At the last supper  Jesus ‘took a loaf of bread, and when he had given thanks, he broke it and gave it to them, saying, “This is my body, which is given for you. Do this in remembrance of me”’ (Luke 22:19). He is sharing with us the intimate life-communion which he has with God as ‘the only Son who is close to the Father’s heart’(John 1:18). Indeed, it was for this purpose that he ‘became flesh and lived among us’(John 1:14).

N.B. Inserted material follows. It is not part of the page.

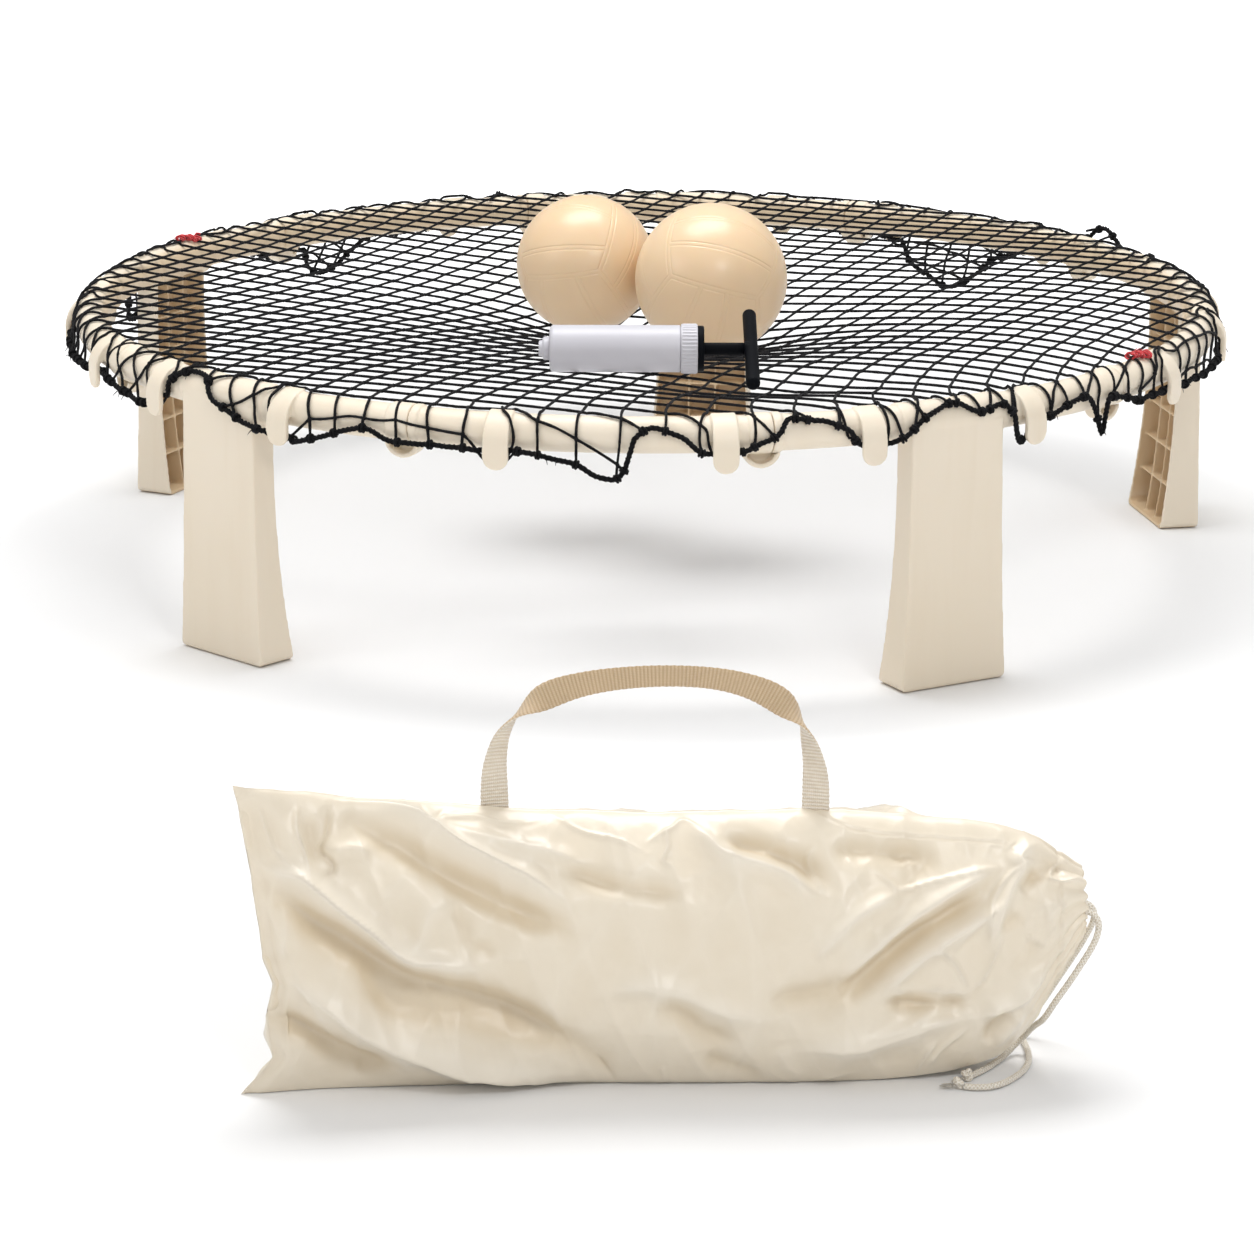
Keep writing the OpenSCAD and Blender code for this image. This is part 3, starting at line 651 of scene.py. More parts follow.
def strings():
    parts = {}
    for name, pts, rounds in (("bag_drawstring_front", STRING_A, 110), ("bag_drawstring_back", STRING_B, 200)):
        P = catmull(pts, 2)
        P = catmull(P, 3)
        P, V, F, uv = braided(eased(P, rounds), 1.8)
        o = make(name + "_braid", V, F, M_STRING, "bag", [name], uv)
        parts[name] = (o, P, length_of(P))
    k = Parts()
    for at, turn in (((169.6, -775.4, 3.5), 0.6), ((163.9, -786.8, 3.5), 2.1)):
        k.add(*knot(at, 3.5, 1.45, turn=turn))
    # fluffed tails beyond the knots
    rng = np.random.default_rng(11)
    for at, d in (((166.6, -778, 2.2), (-0.8, -0.5)), ((160.3, -787, 2.2), (-1, 0.05))):
        for i in range(16):
            dd = np.array([d[0], d[1], 0]) + rng.normal(0, 0.28, 3) * (1, 1, 0.35)
            q = np.array(at) + rng.normal(0, 0.5, 3) * (1, 1, 0.5)
            l = rng.uniform(3.5, 6.5)
            pts = np.array([q + unit(dd) * l * s + np.array([0, 0, -0.12 * l * s * s]) for s in (0, 0.35, 0.7, 1)])
            pts[:, 2] = np.maximum(pts[:, 2], 0.35)
            k.add(*sweep(pts, transport(pts), np.array([0.4, 0.36, 0.3, 0.15]), 5))
    knots = k.make("bag_string_knots", M_STRING, "bag", "bag_string", ["bag_drawstring_knots"])
    for name, exit_ in (("bag_drawstring_front", (0.2312, -0.759, 0.092)), ("bag_drawstring_back", (0.2312, -0.745, 0.092))):
        o, P, L = parts[name]
    return {k2: v[2] for k2, v in parts.items()}


STRING_LENGTHS = strings()

# ---------------------------------------------------------------- ring pieces

def moulded(source, turn, voxel=0.9, smooth=5, keep=0.32):
    """The CAD piece as one soft-edged moulding: remeshed finely, its edges eased, and thinned where it is flat."""
    src = NODES[source]
    co = np.zeros(len(src.data.vertices) * 3)
    src.data.vertices.foreach_get("co", co)
    me = src.data.copy()
    me.materials.clear()
    me.transform(Matrix.Translation((0, RING_Y * MM, 0)) @ Matrix.Rotation(-math.radians(turn), 4, "Z") @ Matrix.Translation((0, -RING_Y * MM, 0)))
    o = bpy.data.objects.new("tmp", me)
    scene.collection.objects.link(o)
    w = o.modifiers.new("weld", "WELD")
    w.merge_threshold = 1e-6
    r = o.modifiers.new("remesh", "REMESH")
    r.mode = "VOXEL"
    r.voxel_size = voxel * MM
    s = o.modifiers.new("smooth", "SMOOTH")
    s.factor = 0.5
    s.iterations = smooth
    d = o.modifiers.new("thin", "DECIMATE")
    d.ratio = keep
    dg = bpy.context.evaluated_depsgraph_get()
    out = bpy.data.meshes.new_from_object(o.evaluated_get(dg))
    bpy.data.objects.remove(o)
    bpy.data.meshes.remove(me)
    out.polygons.foreach_set("use_smooth", np.ones(len(out.polygons), bool))
    return out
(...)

As we watch Jesus breaking the bread and sharing the cup we reflect on the fact that God's Word truly became flesh and suffered the same kind of brokenness that we all suffer. It is part of the human condition which he assumed. Jesus is inviting us to do the same. Whatever others might do to us, let us place our lives in the welcoming hands of God and thank him as we enjoy the blessing of his embrace. When our flesh is broken and our hearts are pierced we can respond by collapsing in on ourselves. This is natural and probably often unavoidable. But we can also do what Jesus did. Jesus is inviting us to ‘believe in him’. He is inviting us to listen to his words, to trust what he is revealing about God and about our real hunger, and to reach out in love to others as Jesus is reaching out in love to them. This is what it means to believe.

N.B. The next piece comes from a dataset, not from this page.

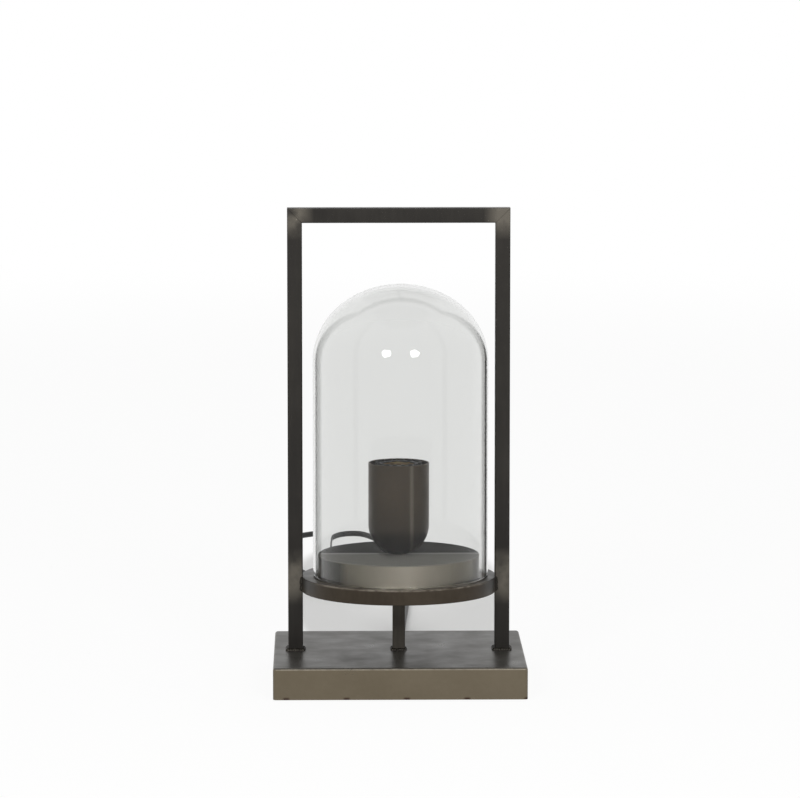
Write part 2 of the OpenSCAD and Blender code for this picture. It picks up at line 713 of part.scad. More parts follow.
module wire_sleeve() color("#d8d2c0") translate([0, 0, lead_z + wire_bend + 0.5])
    pipe(sleeve_d, sleeve_d - 2 * sleeve_wall, nipple_top - 1 - lead_z - wire_bend - 0.5);

// ---- switch on the lead ----

module at_switch() translate(switch_place) children();

module switch_outline(shrink) rounded_rect(switch_w - 2 * shrink, switch_l - 2 * shrink, switch_r - shrink);

module switch_cord_holes() along_y([0, -switch_l / 2 - cut, switch_split])
    cylinder(d = neck_d + 2 * slip_gap, h = switch_l + 2 * cut);

switch_screw_x = switch_w / 2 - switch_wall - 3.2;
switch_screw_y = switch_l / 2 - switch_wall - 7.5;
module at_switch_screws() for (s = [-1, 1]) translate([s * switch_screw_x, s * switch_screw_y, 0]) children();

module switch_base() color("#1a1a19") at_switch() difference() {
    union() {
        difference() {
            linear_extrude(switch_split) switch_outline(0);
            translate([0, 0, switch_wall]) linear_extrude(switch_split) switch_outline(switch_wall);
        }
        at_switch_screws() cylinder(d = 6.8, h = switch_split);
    }
    switch_cord_holes();
    at_switch_screws() {
        translate([0, 0, -cut]) cylinder(d = 2.8, h = switch_split + 2 * cut);
        translate([0, 0, -cut]) cylinder(d = 4.8, h = 2.4 + cut);
    }
}

module switch_cover() color("#1a1a19") at_switch() {
    difference() {
        union() {
            translate([0, 0, switch_split]) difference() {
                linear_extrude(switch_h - switch_split) switch_outline(0);
                translate([0, 0, -cut]) linear_extrude(switch_h - switch_split - switch_wall + cut)
                    switch_outline(switch_wall);
            }
            at_switch_screws() translate([0, 0, switch_split]) cylinder(d = 6.8, h = switch_h - switch_split - 1);
            rocker_lugs();
        }
        switch_cord_holes();
        at_switch_screws() translate([0, 0, switch_split - cut]) cylinder(d = 2.4 + 2 * thread_gap, h = 6 + cut);
        translate([0, 0, switch_h])
            cube([rocker_w + 0.6, rocker_window, 3 * switch_wall], center = true);
        translate([0, 0, rocker_pin_h]) rotate([0, 90, 0])
            cylinder(d = rocker_pin_d + 2 * thread_gap, h = rocker_w + 6, center = true, $fn = 48);
    }
}

// Ears under the top of the cover that carry the rocker's pin
module rocker_lugs() for (s = [-1, 1])
    translate([s * (rocker_w / 2 + 1.4), 0, (rocker_pin_h - 2.5 + switch_h - 1) / 2])
        cube([2, 8, switch_h - 1 - rocker_pin_h + 2.5], center = true);

module switch_rocker() color("#2a2a29") at_switch() translate([0, 0, rocker_pin_h])
    rotate([-rocker_tilt, 0, 0]) difference() {
        intersection() {
            rotate([0, 90, 0]) cylinder(r = rocker_r, h = rocker_w, center = true);
            rotate([90, 0, 90]) linear_extrude(rocker_w, center = true) rocker_side();
        }
        rotate([0, 90, 0])
            cylinder(d = rocker_pin_d + 2 * pivot_gap, h = rocker_w + 2 * cut, center = true, $fn = 48);
    }

module rocker_side() {
    crest = switch_h - rocker_pin_h + 0.3;
    rise = rocker_r * tan(rocker_tilt);
    polygon([
        [-rocker_r, -3.2], [rocker_r, -3.2], [rocker_r, crest + rise], [0, crest], [-rocker_r, crest + rise]
    ]);
}

module rocker_pin() color("#9a978f") at_switch() translate([0, 0, rocker_pin_h])
    rotate([0, 90, 0]) cylinder(d = rocker_pin_d, h = rocker_w + 4.8, center = true, $fn = 48);

module switch_screws() color("#8d8a84") at_switch() at_switch_screws() {
    translate([0, 0, 0.6]) cylinder(d = 4.4, h = 1.8);
    cylinder(d = 2.4, h = switch_split + 5);
}

contact = [4.5, 7, 3.4];
contact_x = 4;
contact_y = 15;
module switch_contacts() color("#b9975b") at_switch() {
    for (s = [-1, 1]) translate([contact_x, s * contact_y, switch_wall + contact.z / 2])
        cube(contact, center = true);
    leaf = 0.5;
    translate([contact_x - 1.5, -contact_y, switch_wall + contact.z]) cube([3, 2 * contact_y, leaf]);
}

function switch_wire_end(side, end) =
    [[side * wire_pitch / 2, end * (switch_l / 2 - switch_wall - flange_t), switch_split],
     [side * wire_pitch / 2, end * (switch_l / 2 - switch_wall - flange_t - 2), switch_split]];

module switch_wires() color("#6a4a35") at_switch() {
    low = switch_wall + wire_d / 2 + 0.2;
    near = switch_wire_end(-1, -1);
    far = switch_wire_end(-1, 1);
    swept_tube(concat(near, [[-2.2, -21, low + 2], [-3.6, -16, low], [-3.6, 16, low], [-2.2, 21, low + 2]],
        [far[1], far[0]]), wire_d / 2, 8);
    for (end = [-1, 1]) swept_tube(concat(switch_wire_end(1, end),
        [[contact_x - 0.7, end * (contact_y + contact.y / 2 + 3), low + 0.9],
         [contact_x, end * (contact_y + contact.y / 2 + 1.5), low],
         [contact_x, end * (contact_y + contact.y / 2), low]]), wire_d / 2, 8);
}

module switch_reliefs() color("#1a1a19") at_switch() for (end = [-1, 1])
    rotate([0, 0, end < 0 ? 180 : 0])
        along_y([0, switch_l / 2 - switch_wall - flange_t, switch_split]) {
            cylinder(d = flange_d - 1, h = flange_t);
            cylinder(d = neck_d, h = flange_t + switch_wall);
            translate([0, 0, flange_t + switch_wall]) relief_taper();
        }

// ---- free lead, coil and plug ----

module cord_lead() color("#1a1a19") swept_tube(lying(lead_route, lead_shift), cord_r, 8);
module cord_sweep() color("#1a1a19") swept_tube(lying(sweep_route, sweep_shift), cord_r, 8);
module cord_tail() color("#1a1a19") swept_tube(lying(tail_route, sweep_shift), cord_r, 8);
module cord_coil() color("#1a1a19") swept_tube(coil_route, cord_r, 6);

// A strap round the bundle of turns: a closed band whose width runs along X
module coil_strap() {
    inside = [coil_pitch + cord_d + 2 * strap_gap, coil_pitch + cord_d + 2 * strap_gap];
    translate([0, 0, strap_t + inside.y / 2]) rotate([90, 0, 90]) linear_extrude(strap_w, center = true)
        difference() {
            rounded_rect(inside.x + 2 * strap_t, inside.y + 2 * strap_t, 2);
            rounded_rect(inside.x, inside.y, 1.2);
        }
}

module coil_straps() color("#2b2b2a") {
    translate([coil_centre.x, coil_centre.y - coil_in_r - coil_pitch * (coil_turns - 1.5) / 2, 0]) coil_strap();
    translate([coil_centre.x, coil_centre.y + coil_in_r + coil_pitch / 2, 0]) coil_strap();
}

module plug_relief() color("#1a1a19") translate(plug_place) rotate([0, 0, 180])
    along_y([0, 0, 0]) relief_taper();

module plug_body() color("#1a1a19") translate(plug_place) difference() {
    linear_extrude(plug_t, center = true) {
        polygon([
            [-7, 0], [7, 0], [plug_w / 2, plug_l * 0.4], [plug_w / 2, plug_l - 2],
            [plug_w / 2 - 2, plug_l], [2 - plug_w / 2, plug_l], [-plug_w / 2, plug_l - 2],
            [-plug_w / 2, plug_l * 0.4]
        ]);
    }
    for (s = [-1, 1]) along_y([s * pin_pitch / 2, plug_l - 6, 0])
        cylinder(d = pin_d - 0.8 + 2 * thread_gap, h = 6 + cut, $fn = 48);
}

module plug_pins() color("#c9c6bd") translate(plug_place) for (s = [-1, 1])
    along_y([s * pin_pitch / 2, plug_l - 6, 0]) {
        cylinder(d = pin_d - 0.8, h = 6 + pin_sleeve_l, $fn = 48);
        translate([0, 0, 6 + pin_sleeve_l]) cylinder(d = pin_d, h = pin_l - pin_sleeve_l - 1, $fn = 48);
        translate([0, 0, 6 + pin_l - 1]) cylinder(d1 = pin_d, d2 = pin_d - 2, h = 1, $fn = 48);
    }

module pin_sleeves() color("#1a1a19") translate(plug_place) for (s = [-1, 1])
    along_y([s * pin_pitch / 2, plug_l, 0]) pipe(pin_d, pin_d - 0.8 + 2 * thread_gap, pin_sleeve_l);

base_shell();
base_pan();
base_pillars();
pan_screws();
felt_feet();
left_post();
right_post();
top_bar();
post_welds();
tray_stem();
stem_welds();
glass_tray();
tray_welds();
glass_drum();
tray_nut();
threaded_tube();
holder_cup();
cup_washer();
cup_nut();
holder_cap();
contact_block();
terminals();
terminal_screws();
centre_contact();
screw_shell();
holder_ring();
glass_dome();
cord_relief();
lead_sheath();
cord_tab();
cable_tie();
inner_wires();
wire_sleeve();
cord_lead();
switch_base();
switch_cover();
switch_rocker();
rocker_pin();
switch_screws();
switch_contacts();
switch_wires();
switch_reliefs();
cord_sweep();
cord_coil();
coil_straps();
cord_tail();
plug_relief();
plug_body();
plug_pins();
pin_sleeves();
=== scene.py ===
# %% [markdown]
# # Lantern table lamp: the looks
#
# The lamp's solids come from a CAD model and stay where they are. This notebook puts the camera and
# the light where the photographer had them, lays the mains lead, remodels the pieces whose edges and
# surfaces show, and gives every piece its finish. Lengths are in metres. The table is z = 0, the
# front of the lamp faces -Y, and the origin lies on the table under the middle of the base.

# %% Load the lamp
import json
from math import asin, cos, degrees, pi, radians, sin

import bpy
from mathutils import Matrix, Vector


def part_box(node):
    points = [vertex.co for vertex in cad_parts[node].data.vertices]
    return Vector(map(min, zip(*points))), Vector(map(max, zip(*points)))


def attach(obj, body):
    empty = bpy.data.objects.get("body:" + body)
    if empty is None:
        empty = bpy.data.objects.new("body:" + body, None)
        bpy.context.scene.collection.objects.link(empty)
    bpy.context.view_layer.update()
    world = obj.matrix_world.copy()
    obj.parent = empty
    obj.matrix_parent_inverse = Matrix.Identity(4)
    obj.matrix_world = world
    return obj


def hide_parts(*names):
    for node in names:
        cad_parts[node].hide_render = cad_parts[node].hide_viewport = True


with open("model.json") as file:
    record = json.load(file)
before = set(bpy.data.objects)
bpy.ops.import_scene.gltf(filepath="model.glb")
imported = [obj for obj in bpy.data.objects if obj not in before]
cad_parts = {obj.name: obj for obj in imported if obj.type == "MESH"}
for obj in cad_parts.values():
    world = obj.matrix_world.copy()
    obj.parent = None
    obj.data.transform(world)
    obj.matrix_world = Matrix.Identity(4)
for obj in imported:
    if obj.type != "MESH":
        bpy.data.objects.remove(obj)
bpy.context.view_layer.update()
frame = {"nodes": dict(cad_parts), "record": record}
nodes = frame["nodes"]
scene = bpy.context.scene
slot_of = {row["node"]: row["material_slot"] for row in frame["record"]["subparts"]}

# %% [markdown]
# ## The camera
#
# The photograph was taken from far away with a long lens: the posts stand parallel, and the top of
# the base shows as a thin band. Such a view is set by the point it aims at, the distance, and how far
# the camera looks down and to the side. These came from the corners of the base and the frame.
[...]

Let us take others to our heart. Let us acknowledge them and how sacred they are, even when they fail to know this or to live up to it. They, like us, are broken in many ways. They are not able to love as they would like. They are hurting and confused. ‘All flesh is grass. People are like the flower in the field. The grass withers, the flower fades’(Isaiah 40:6-7). But they have a lot to give. They have all the love in their broken hearts to give. Let us know this and honour it and learn like Jesus to welcome their gift.

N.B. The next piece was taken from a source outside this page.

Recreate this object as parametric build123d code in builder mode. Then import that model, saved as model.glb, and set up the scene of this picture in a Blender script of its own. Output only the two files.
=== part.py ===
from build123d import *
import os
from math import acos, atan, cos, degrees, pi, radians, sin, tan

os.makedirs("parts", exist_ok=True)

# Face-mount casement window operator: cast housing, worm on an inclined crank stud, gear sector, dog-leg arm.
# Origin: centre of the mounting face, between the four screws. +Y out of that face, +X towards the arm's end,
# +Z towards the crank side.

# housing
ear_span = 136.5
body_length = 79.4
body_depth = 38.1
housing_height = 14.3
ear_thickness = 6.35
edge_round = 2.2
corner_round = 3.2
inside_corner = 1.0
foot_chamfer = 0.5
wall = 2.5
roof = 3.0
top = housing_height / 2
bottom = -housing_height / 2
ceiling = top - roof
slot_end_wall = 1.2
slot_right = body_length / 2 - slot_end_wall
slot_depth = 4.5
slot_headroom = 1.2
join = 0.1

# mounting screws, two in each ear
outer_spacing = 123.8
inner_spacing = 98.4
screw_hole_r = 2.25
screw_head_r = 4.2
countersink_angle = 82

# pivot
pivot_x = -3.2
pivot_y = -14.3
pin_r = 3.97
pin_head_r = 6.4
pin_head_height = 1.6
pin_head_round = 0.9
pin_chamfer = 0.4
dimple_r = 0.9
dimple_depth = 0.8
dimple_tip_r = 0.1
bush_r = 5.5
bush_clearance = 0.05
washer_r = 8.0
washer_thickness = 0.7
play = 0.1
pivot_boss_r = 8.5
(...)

Jesus is welcoming us to come to him and to join him in opening the hearts of others to believe and their arms to love. To eat his flesh and to drink his blood is to receive his offering of himself and to give ourselves to others. Everyone is hungering for ‘eternal life’. We will find it through communion with Jesus, a communion realised powerfully in the Eucharist in which we abide in him and he in us (compare John 15:3-7).